其中 $w=\left[w_{1}, \cdots, w_{d}\right]^{\mathrm{T}}$ 为 $d$ 维的权重向量， $b$ 为偏置。线性回归就是典型的线性模型，直接用 $f(x;w)$ 来预测输出目标 $y = f(x;w)$ 。

在分类问题中，由于输出 $y$ 是一些离散的标签， $f(x;w)$ 的值域为实数，因此无法直接用 $f(x;w)$ 来进行预测，需要引入一个非线性的决策函数（Decision Function） $g(.)$ 来预测输出目标：

$y=g(f(\mathbf{x} ; \mathbf{w}))$

其中 $f(x;w)$ 也称为判别函数（Discriminant Function）。

也就是说，一个线性分类模型（Linear Classification Model）或线性分类器（Linear Classifier），是由一个（或多个）线性的判别函数 $f(x;w) =w^Tx + b$ 和非线性的决策函数 $g(·)$ 组成。

1、二分类与多分类

二分类（Binary Classification）的类标签 $y$ 只有两种取值，通常可设为 $\{ +1,−1\}$ 。
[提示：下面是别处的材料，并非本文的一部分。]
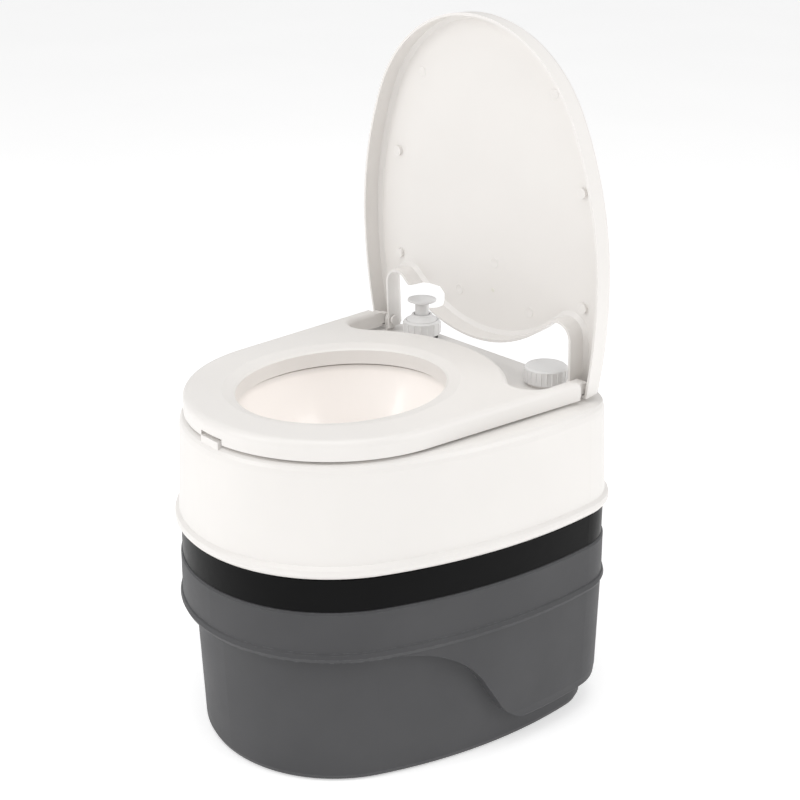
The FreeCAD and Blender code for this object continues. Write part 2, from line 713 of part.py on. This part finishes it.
def ribbed(label, shell, count, radius, low, high, x, y, rib):
    """A round nut or cap with small upright ribs round its side."""
    ribs = [turned("%s_rib_%d" % (label, index), ring(0, rib, low, high),
                   x + radius * math.cos(2 * math.pi * index / count),
                   y + radius * math.sin(2 * math.pi * index / count))
            for index in range(count)]
    return keep(fuse(label, shell, *ribs))


def make_filler():
    low = cap_top - 15.5
    shell = turned("filler_cap_shell", [
        (0, cap_top - 3), (18.9, cap_top - 3), (18.9, low), (cap_radius - 0.8, low),
        (cap_radius - 0.8, cap_top - 1.4), (cap_radius - 2.2, cap_top), (0, cap_top)], cap_x, cap_y)
    ribbed("filler_cap", shell, 24, cap_radius - 0.9, low + 0.6, cap_top - 2.0, cap_x, cap_y, 0.9)
    keep(turned("filler_seal", ring(13.0, 18.4, white_top + 10.8, cap_top - 3.05), cap_x, cap_y))


def make_pump():
    """Push pump: threaded neck, collar nut, cover, knob, spring and tubes."""
    base = white_top - 1.2
    nut_low, nut_high = base + 4.5, base + 19.5
    keep(turned("pump_neck", [
        (12.6, base - 12), (15.2, base - 12), (15.2, base), (17.6, base), (17.6, base + 3.6),
        (16.4, base + 4.4), (16.4, nut_high - 4), (12.6, nut_high - 4)], pump_x, pump_y))
    shell = turned("pump_collar_shell", [
        (16.8, nut_low), (collar_radius - 0.8, nut_low), (collar_radius - 0.8, nut_high - 1.6),
        (collar_radius - 2.4, nut_high), (16.8, nut_high)], pump_x, pump_y)
    ribbed("pump_collar", shell, 16, collar_radius - 1.0, nut_low + 0.5, nut_high - 2.0, pump_x, pump_y, 1.1)
    keep(turned("pump_cover", [
        (8.6, nut_high - 3.6), (16.4, nut_high - 3.6), (16.4, nut_high + 0.4), (11.4, nut_high + 5.0),
        (10.8, nut_high + 6.4), (8.6, nut_high + 6.4)], pump_x, pump_y))
    keep(turned("pump_knob", [
        (0, knob_top - 58), (7.4, knob_top - 58), (7.4, knob_top - 5.2), (knob_radius - 5, knob_top - 3.6),
        (knob_radius, knob_top - 1.6), (knob_radius, knob_top), (knob_radius - 1.4, knob_top + 0.2),
        (0, knob_top - 1.6)], pump_x, pump_y))
    keep(turned("pump_barrel", [
        (0, base - 80), (14.6, base - 80), (14.6, base - 12.3), (11.8, base - 12.3),
        (11.8, base - 77.5), (0, base - 77.5)], pump_x, pump_y))
    keep(turned("pump_piston", [
        (0, knob_top - 64), (11.3, knob_top - 64), (11.3, knob_top - 58.2), (0, knob_top - 58.2)],
        pump_x, pump_y))
    bellows("pump_bellows", 8.0, 11.0, base - 77.3, knob_top - 64.2, 5, pump_x, pump_y)
    keep(turned("suction_tube", ring(2.6, 4.2, white_low + 6, base - 80.2), pump_x, pump_y))
    hose = doc.addObject("Part::Feature", "flush_tube")
    start = Vector(pump_x.value + 14.7, pump_y.value - 10, base.value - 60)
    corner = Vector(-20, 122, base.value - 60)
    finish = Vector(0, opening_centre.value + opening_long.value + 12, base.value - 21)
    hose.Shape = bent_tube([start, corner, finish], 30, 3.4, 2.4)
    hose.Label = "flush_tube"
    keep(hose)
    keep(turned("flush_nozzle", ring(2.6, 5.4, -2, 2),
                0, opening_centre + opening_long + 7.1, base - 20.5, "Y"))


def bent_tube(points, bend, outer, inner):
    """A tube along straight runs joined by one round bend."""
    before = (points[1] - points[0]).normalize()
    after = (points[2] - points[1]).normalize()
    half = before.getAngle(after) / 2
    back = bend * math.tan(half)
    enter = points[1] - before * back
    leave = points[1] + after * back
    inward = (after - before).normalize()
    middle = points[1] + inward * (bend / math.cos(half) - bend)
    path = Part.Wire([Part.LineSegment(points[0], enter).toShape(),
                      Part.Arc(enter, middle, leave).toShape(),
                      Part.LineSegment(leave, points[2]).toShape()])
    tubes = [path.makePipeShell([Part.Wire(Part.Circle(points[0], before, radius).toShape())], True, True)
             for radius in (outer, inner)]
    return tubes[0].cut(tubes[1])


# ---- seat, lid and hinge ---------------------------------------------------------------


def make_seat():
    """Moulded ring on two arms, with a knuckle behind each arm."""
    seat = new_body("seat_body")
    front_centre = seat_front + seat_radius
    across, along = seat_half_width.value, arm_rear.value - front_centre.value
    flare = math.acos(seat_radius.value / math.hypot(across, along)) - math.atan2(along, across)
    join = (seat_radius * math.cos(flare), front_centre - seat_radius * math.sin(flare))
    lever = arm_inner - pocket_radius
    span = ring_radius + pocket_radius
    rise = root(span * span - lever * lever)
    pocket_y = ring_centre + rise
    touch = (lever / span * ring_radius, ring_centre + rise / span * ring_radius)
    plan = sketch_on(seat, "seat_plan", "XY_Plane", seat_low)
    draw_path(plan, mirrored([
        (0, seat_front, seat_radius),
        join,
        (seat_half_width, arm_rear),
        (arm_inner, arm_rear),
        (arm_inner, pocket_y, -pocket_radius),
        touch + (ring_radius,),
        (0, ring_centre + ring_radius)]))
    pad(seat, plan, seat_top - seat_low)
    top = seat_top.value
    round_edges(seat, 6.4, lambda p, edge: abs(p.z - top) < 0.01)

    # hollow underside, open downward, between an outer and an inner skirt
    skirt = 3.0
    under = sketch_on(seat, "seat_under", "XY_Plane", seat_low)
    draw_path(under, mirrored([
        (0, seat_front + 4 + skirt, seat_radius - 4 - skirt),
        ((seat_radius - 4 - skirt) * math.cos(flare), join[1] + 0.3),
        (130.0, 60.0),
        (112.0, 68.0),
        (95.0, 78.0, ring_radius - 10),
        (0, ring_centre + ring_radius - skirt - 7)]))
    under_hole = add_oval(under, opening_wide + 17, opening_long + 13)
    pocket(seat, under_hole, seat_top - seat_low - 6, upward=True)

    arms = []
    for side in (-1, 1):
        near, far = sorted((side * 139.7, side * 149.5))
        arms.append(box("knuckle_web", (near, arm_rear - 4, hinge_z - 7.5),
                        (far, hinge_y - 7.8, hinge_z + 7.5)))
        arms.append(box("knuckle_neck", (near, arm_rear, hinge_z - knuckle_radius),
                        (far, hinge_y, hinge_z + knuckle_radius)))
        arms.append(turned("knuckle_eye", ring(0, knuckle_radius, near, far),
                           0, hinge_y, hinge_z, "X"))
    pin_hole = turned("seat_pin_hole", ring(0, pin_radius + running_gap, -170, 170),
                      0, hinge_y, hinge_z, "X")
    tab_notch = box("tab_notch", (-15.5, -200, seat_low - 1), (15.5, -176.5, seat_low + 5.5))
    hole = oval_hole("seat_hole")
    keep(cut("seat", fuse("seat_with_arms", seat, *arms), hole, pin_hole, tab_notch))
    pads = [turned("seat_pad_%d" % (index + 1), ring(0, 5, white_top + 0.4, seat_top - 6), x, y)
            for index, (x, y) in enumerate(((-108, -100), (108, -100), (-122, 20), (122, 20)))]
    keep(fuse("seat_bumpers", *pads))


def add_oval(sketch, across, along):
    """Add a level oval round the seat's opening to a sketch."""
    across, along = as_size(across), as_size(along)
    centre = Vector(0, opening_centre.value, 0)
    tip = centre + Vector(0, along.value, 0)
    side = centre + Vector(across.value, 0, 0)
    sketch.addGeometry(Part.Ellipse(tip, side, centre), False)
    return sketch


def oval_hole(label):
    """The seat's opening: straight sides below, a wide bevel above."""
    shape = doc.addObject("Part::Loft", label)
    wide, deep = opening_wide, opening_long
    rings = [(wide, deep, seat_low - 2), (wide, deep, seat_top - 4.0),
             (wide + 2.0, deep + 2.0, seat_top - 2.6), (wide + 17, deep + 12.5, seat_top + 0.4)]
    shape.Sections = [ellipse("%s_%d" % (label, index), across, along, opening_centre, height)
                      for index, (across, along, height) in enumerate(rings)]
    shape.Solid = True
    shape.Ruled = True
    return shape


def lid_outline(grow):
    """Plan outline of the shut lid, grown outward by grow."""
    grow = as_size(grow)
    front_y = lid_front + lid_front_radius
    lever = lid_side_radius - lid_half_width
    join = lid_side_radius - lid_front_radius
    reach = root(join * join - lever * lever)
    widest = front_y + reach
    front = lid_front_radius + grow
    side = lid_side_radius + grow
    rear = lid_rear_radius + grow
    rear_lever = lid_rear_radius - lid_half_width
    rear_y = leg_rear + grow
    rise = rear_y - widest
    rear_x = root(rear * rear - rise * rise) - rear_lever
    inner = leg_inner - grow
    corner = arch_radius - grow
    span = lobe_radius + arch_radius
    across = leg_inner + (-arch_radius)
    climb = root(span * span - across * across)
    lobe = lobe_radius + grow
    return mirrored([
        (0, front_y - front, front),
        (lever / join * front, front_y - reach / join * front, side),
        (lid_half_width + grow, widest, rear),
        (rear_x, rear_y),
        (inner, rear_y),
        (inner, ring_centre + climb, -corner),
        (across / span * lobe, ring_centre + climb / span * lobe, lobe),
        (0, ring_centre + lobe)])


def make_lid():
    """Deep-skirted lid with two hollow legs and a finger notch by the pump, turned open about the hinge."""
    lid = new_body("lid_outer")
    levels = [(lid_low, 0), (lid_low + lid_depth - 7, -0.9), (lid_low + lid_depth - 3, -2.8),
              (lid_low + lid_depth - 0.9, -5.2), (lid_low + lid_depth, -9.0)]
    sketches = []
    for height, grow in levels:
        sketch = sketch_on(lid, "lid_section", "XY_Plane", height)
        draw_path(sketch, lid_outline(grow))
        sketches.append(sketch)
    loft(lid, sketches)
    recess = new_body("lid_recess")
    sketches = []
    for height, grow in ((lid_low - 1, -lid_wall), (lid_low + lid_depth - 6, -lid_wall - 0.3),
                         (lid_low + lid_depth - lid_wall, -lid_wall - 4.5)):
        sketch = sketch_on(recess, "recess_section", "XY_Plane", height)
        draw_path(sketch, lid_outline(grow))
        sketches.append(sketch)
    loft(recess, sketches)
    pin_hole = turned("lid_pin_hole", ring(0, pin_radius + running_gap, -150, 150),
                      0, hinge_y, hinge_z, "X")
    slots = []
    for side in (-1, 1):
        near, far = sorted((side * 134.3, side * 139.6))
        slots.append(box("lug_slot", (near, hinge_y + pin_radius, lid_low - 1),
                         (far, leg_rear + 3, hinge_z + lug_radius + slot_gap)))
    lid_shut = cut("lid_shut", lid, recess, pin_hole, *slots)
    roof = lid_low + lid_depth - lid_wall
    places = [(side * x, y) for x, y in ((128, -34), (131, 78)) for side in (-1, 1)]
    pads = [turned("lid_pad_%d" % (index + 1), ring(0, 5.0, seat_top + 0.4, roof), x, y)
            for index, (x, y) in enumerate(places)]
    pads_shut = fuse("lid_bumpers", *pads)
    relief = turned("knob_relief", [
        (0, bite_low), (bite_radius, bite_low), (bite_radius, bite_top - 6),
        (bite_radius - 6, bite_top), (0, bite_top)], bite_x, bite_y)
    lid_open = cut("lid", open_up(lid_shut), relief)
    for piece in (lid_open, open_up(pads_shut)):
        keep(piece)


def open_up(piece):
    """Turn a piece from shut to open about the hinge axis."""
    turn = Rotation(Vector(1, 0, 0), -lid_lean.value)
    hinge = Vector(0, hinge_y.value, hinge_z.value)
    piece.Placement = Placement(hinge - turn.multVec(hinge), turn)
    return piece


def make_hinge_pins():
    for side, name in ((-1, "hinge_pin_left"), (1, "hinge_pin_right")):
        profile = [(0, side * 127.4), (pin_head, side * 127.4), (pin_head, side * 129.6),
                   (pin_radius, side * 129.6), (pin_radius, pin_tip * side), (0, pin_tip * side)]
        keep(turned(name, profile, 0, hinge_y, hinge_z, "X"))


# ---- build, check and export -------------------------------------------------------------

for make in (make_holding_tank, make_valve_deck, make_valve, make_latch, make_spout, make_vent,
             make_upper_tank, make_filler, make_pump, make_seat, make_lid, make_hinge_pins):
    make()
doc.recompute()

faults = ["%s %s" % (item.Name, item.State) for item in doc.Objects
          if "Invalid" in item.State or "Error" in item.State]
for name, piece in nodes.items():
    if piece.Shape.isNull() or not piece.Shape.isValid() or not piece.Shape.Solids:
        faults.append(name + " has no valid solid")
if faults:
    raise RuntimeError("; ".join(faults))

os.makedirs("parts", exist_ok=True)
for name, piece in sorted(nodes.items()):
    shape = piece.Shape
    shape.exportStep("parts/%s.step" % name)
    span = shape.BoundBox
    print("%-18s solids %d volume %9.0f  x %.1f..%.1f y %.1f..%.1f z %.1f..%.1f" % (
        name, len(shape.Solids), shape.Volume, span.XMin, span.XMax,
        span.YMin, span.YMax, span.ZMin, span.ZMax))
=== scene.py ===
"""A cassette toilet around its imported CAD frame: finishes, marks in the lid, soft studio light and camera.

The front is towards -Y, the hinge is at the rear and the floor is z = 0. Places are in metres, except
those of the marks in the lid, which are in millimetres on the shut lid.
"""

import math

import bpy
from mathutils import Matrix, Vector


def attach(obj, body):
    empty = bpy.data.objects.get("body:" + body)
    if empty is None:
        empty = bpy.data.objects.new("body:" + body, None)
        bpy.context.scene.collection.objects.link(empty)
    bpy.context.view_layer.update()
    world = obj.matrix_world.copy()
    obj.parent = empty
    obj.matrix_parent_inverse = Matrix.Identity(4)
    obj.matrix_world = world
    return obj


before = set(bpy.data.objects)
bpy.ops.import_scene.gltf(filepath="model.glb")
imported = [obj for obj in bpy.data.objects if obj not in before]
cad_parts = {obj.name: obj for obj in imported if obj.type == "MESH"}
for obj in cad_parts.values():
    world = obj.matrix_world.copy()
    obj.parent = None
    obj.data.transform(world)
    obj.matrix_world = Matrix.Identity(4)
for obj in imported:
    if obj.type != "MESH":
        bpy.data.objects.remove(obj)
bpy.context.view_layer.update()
MM = 0.001
COAT_ROUGHNESS = 0.1


# ---------------------------------------------------------------- finishes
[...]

在二分类中我们只需要一个线性判别函数 $f(\mathrm{x} ; \mathrm{w})=\mathrm{w}^{\mathrm{T}} \mathrm{x}+b$ 。所有满足 $f(x;w) = 0$ 的点组成一个分割超平面（Hyperplane），称为决策边界（Decision Boundary）或决策平面（Decision Surface）。决策边界将特征空间一分为二，划分成两个区域，每个区域对应一个类别。

线性模型试图学习到参数 $w^∗$ ，使得对于每个样本 $(x^{(n)},y^{(n)})$ 尽量满足：

$\begin{array}{ll}{f\left(\mathbf{x}^{(n)} ; \mathbf{w}^{*}\right)>0} & {\text { if } \quad y^{(n)}=1} \\ {f\left(\mathbf{x}^{(n)} ; \mathbf{w}^{*}\right)<0} & {\text { if } \quad y^{(n)}=-1}\end{array}$

上面两个公式也可以合并，即参数 $w^∗$ 尽量满足：

$y^{(n)} f\left(\mathrm{x}^{(n)} ; \mathrm{w}^{*}\right)>0, \quad \forall n \in[1, N]$

接下来我们会看到，对线性模型来说， $y^{(n)} f\left(\mathrm{x}^{(n)} ; \mathrm{w}^{*}\right)$ 这一表达式是十分重要的。

于是我们可以定义：对于训练集 $\mathcal{D}=\left\{\left(\mathbf{x}^{(n)}, y^{(n)}\right)\right\}_{n=1}^{N}$ ，若存在权重向量 $w^∗$ ，对所有样本都满足 $yf(x;w^∗) > 0$ ，那么训练集 $D$ 是线性可分的。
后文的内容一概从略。